Other recommendations of the report include having a structure for mock drills at local, district and state levels; Chemical Emergency Community Awareness and Preparedness (CECAP) and Chemical Emergency Community Awareness and Preparedness (CECAP) Outreach programmes to tailor to each community’s needs; Quick Reaction Medical Teams (QRMTs) to reach the accident site immediately along with resuscitation, protection, detection, and decontamination equipment and materials; a special Toxic Risk Reduction Programme, which should be “tailored to identify priority toxic chemicals in fixed industrial installations; and a special land use policy for buffer zone around major accident hazard (MAH) installations (handling/ storing extremely/ highly toxic chemicals).
Recommending a major policy change by having a buffer zone around MAH units, the report states, “Under the Central Pollution Control Board (CPCB) guidelines and also under industrial policy these installations are permitted to be set up only 25 kilometres away from major population hubs (five lakh) in case of environmental guidelines and (10 lakh) in case of industrial policy guidelines. It is necessary to have in place a mandatory mechanism by which the concerned authorities are able to regulate the development of population settlements in the proximity of the installations.”

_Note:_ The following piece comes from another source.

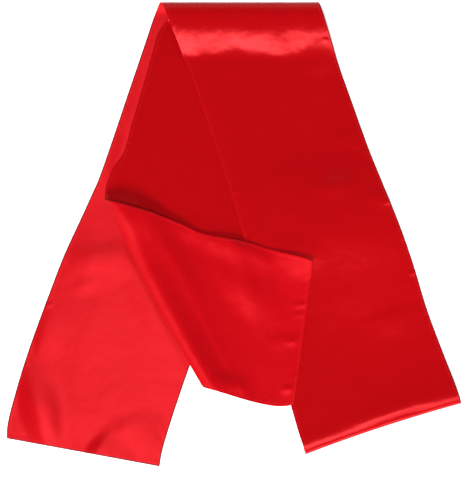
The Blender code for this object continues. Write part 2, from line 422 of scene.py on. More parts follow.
def sunk(x, y):
    """How far the upper layers sink to the right of the inner fall."""
    top = INNER_FALL[0]
    beyond = right_of(x, y, top.right_x, top.right_y, TURN_LINE.right_x, TURN_LINE.right_y)
    return SINK * soft_step(beyond / SINK_RUN) * clear_of_bend(y)


def risen(x, y):
    """How far the right fall rises towards the lower bend."""
    line = LOWER_LINE
    inside = abs(right_of(x, y, line.left_x, line.left_y, line.right_x, line.right_y))
    from_bend = np.clip((inside - LOWER_BEND[0].short) / LOWER_RUN, 0.0, 1.0)
    return (LOWER_BEND[0].height - RIGHT_HEIGHT + SINK) * (1.0 - from_bend) ** 2


def beyond_edge(x, y):
    """How far points lie to the right of the right fall's left edge."""
    top = RIGHT_FALL[0]
    return right_of(x, y, top.left_x, top.left_y, LOWER_LINE.left_x, LOWER_LINE.left_y)


def drooped(x, y):
    """How far the right fall's left edge hangs down, where layers lie below it."""
    layers = clear_of_bend(y) * soft_step((y - DROOP_FOOT) / DROOP_EASE)
    return DROOP * layers * (1.0 - soft_step(beyond_edge(x, y) / DROOP_RUN))


def climbed(x, y):
    """How far the turned end climbs from the inner fall onto the right fall."""
    onto = soft_step((beyond_edge(x, y) + CLIMB_LEAD + CLIMB_RUN) / CLIMB_RUN)
    return (SINK - sunk(x, y) - drooped(x, y)) * onto


# %% [markdown]
# ## Soft folds, placed one by one
# Satin that has been shaken out and laid down keeps long shallow swells, a few sharper
# creases near its ends, and small puckers at the hems. Each is a hump with its own middle,
# heading, length, width on either side, height and bow, so no two are alike. A negative
# lift is a trough. A hump falls off as the cube of one minus the distance squared, which
# has no edge that a glossy surface would show. The corner folds are in the inner fall and
# in the turned end above it alike, so that the two stay apart.

# %% Tables of folds
Fold = namedtuple("Fold", "x y heading length left right lift bow")

LEFT_FOLDS = [
    # below the corner of the roll, and along the layers above
    Fold(-142.0, -33.0, 4.0, 76.0, 26.0, 32.0, 1.1, 0.0),
    Fold(-120.0, -31.0, 6.0, 76.0, 24.0, 36.0, 1.6, 0.0),
    Fold(-143.0, -30.0, 84.0, 96.0, 100.0, 28.0, 1.3, 0.0),
    Fold(-84.6, -68.3, 118.0, 230.0, 26.0, 9.0, 0.9, 0.0),
    Fold(-112.0, 118.0, 75.5, 170.0, 30.0, 15.0, 1.3, 0.0),
    Fold(-128.0, 62.0, 73.0, 110.0, 20.0, 17.0, 1.5, 0.0),
    # long swells, and the creases near the first end
    Fold(-140.0, -100.0, 76.0, 150.0, 70.0, 50.0, 0.9, 4.0),
    Fold(-183.0, -173.0, 106.0, 112.0, 20.0, 32.0, 3.4, 4.0),
    Fold(-181.0, -104.0, 80.0, 74.0, 14.0, 26.0, 1.0, 0.0),
    Fold(-173.0, -190.0, 99.0, 80.0, 20.0, 15.0, 0.7, 0.0),
    Fold(-125.0, -216.0, 54.0, 50.0, 14.0, 56.0, 2.4, 2.0),
    Fold(-97.0, -199.0, 20.0, 86.0, 20.0, 60.0, 1.5, 4.0),
    Fold(-112.0, -176.0, 80.0, 124.0, 90.0, 62.0, 0.9, 0.0),
    # small creases and puckers
    Fold(-140.0, -60.0, 12.0, 60.0, 12.0, 15.0, 0.5, 3.0),
    Fold(-104.0, -107.0, 60.0, 9.0, 3.0, 3.0, 0.3, 0.0),
    Fold(-75.0, -153.0, 20.0, 8.0, 3.0, 3.0, 0.3, 0.0),
    Fold(-178.0, -77.0, 10.0, 14.0, 4.0, 5.0, 0.5, 0.0),
]
RIGHT_FOLDS = [
    # beside the lower bend
    Fold(152.0, -177.0, 17.8, 130.0, 30.0, 11.0, 0.9, 0.0),
    # broad swells across the middle, with smaller ones on them
    Fold(95.0, 26.0, -2.0, 260.0, 70.0, 90.0, 3.8, 0.0),
    Fold(96.0, -15.0, 0.0, 210.0, 26.0, 46.0, 0.5, 0.0),
    Fold(100.0, -22.0, 2.0, 240.0, 70.0, 110.0, 2.3, 0.0),
    Fold(152.0, -93.0, 16.0, 84.0, 14.0, 32.0, 0.8, 3.0),
    Fold(99.0, 40.0, 10.0, 56.0, 18.0, 20.0, 1.3, 0.0),
    Fold(145.0, 28.0, 10.0, 40.0, 12.0, 18.0, 0.9, 0.0),
    Fold(60.0, -28.0, -12.0, 80.0, 26.0, 44.0, 1.2, 0.0),
    Fold(50.0, 112.0, 84.0, 40.0, 9.0, 9.0, -0.25, 0.0),
    Fold(104.0, 92.0, 15.0, 90.0, 15.0, 18.0, 0.6, -3.0),
    # on the slope of the top bend, so that its highlight is uneven
    Fold(-46.0, 182.0, 0.0, 50.0, 30.0, 18.0, 0.35, 0.0),
    Fold(20.0, 191.0, 0.0, 50.0, 20.0, 16.0, 0.4, 0.0),
    Fold(0.0, 167.0, 0.0, 46.0, 22.0, 22.0, 0.6, 0.0),
    Fold(44.0, 183.0, 0.0, 36.0, 22.0, 18.0, 0.7, 0.0),
    Fold(88.0, 169.0, 26.0, 66.0, 28.0, 20.0, 1.7, 0.0),
    Fold(92.0, 190.0, 5.0, 12.0, 3.0, 4.0, 0.4, 0.0),
    # puckers at the hems
    Fold(120.0, 82.0, 8.0, 14.0, 3.0, 4.0, 0.5, 0.0),
    Fold(129.0, 75.0, 8.0, 12.0, 3.0, 4.0, 0.5, 0.0),
    Fold(150.0, 24.0, 12.0, 16.0, 4.0, 5.0, 0.5, 0.0),
    Fold(172.0, -46.0, 12.0, 16.0, 4.0, 5.0, 0.5, 0.0),
    Fold(2.0, 34.0, 0.0, 22.0, 4.0, 5.0, 0.5, 0.0),
]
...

The report recommends, “A no-population buffer zone of 500 meters around the perimeter of the MAH installations is to be set up for future installations. There should be a specific provision in the central legislation on land use planning requiring the concerned authorities in the (centre or state as the case may be ) to maintain a no population buffer zone of approximately a 500 meter width around the perimeter of an MAH installation. After the provision suggested above is made in the land use planning legislation, the necessary amendment shall be made in the rules and the environmental impact assessment notification 2006 to give necessary effect for implementation.”
The report adds, “The time to provide effective response to chemical emergencies is a key determination for buffer zone dimensions. For example, even with rapid and qualified response, population within a certain zone cannot be protected. On other hand, without a qualified response, a buffer zone of 500 meter may not be adequate. Therefore, the land use planning and permissions for new infrastructure development should consider existing hazards and vulnerability to them… Additionally, the environment department and the GPCB may consider chemical vulnerability assessment as a part of chapter on disaster management in the environmental impact assessment report as a key decision factor to permit new industry.”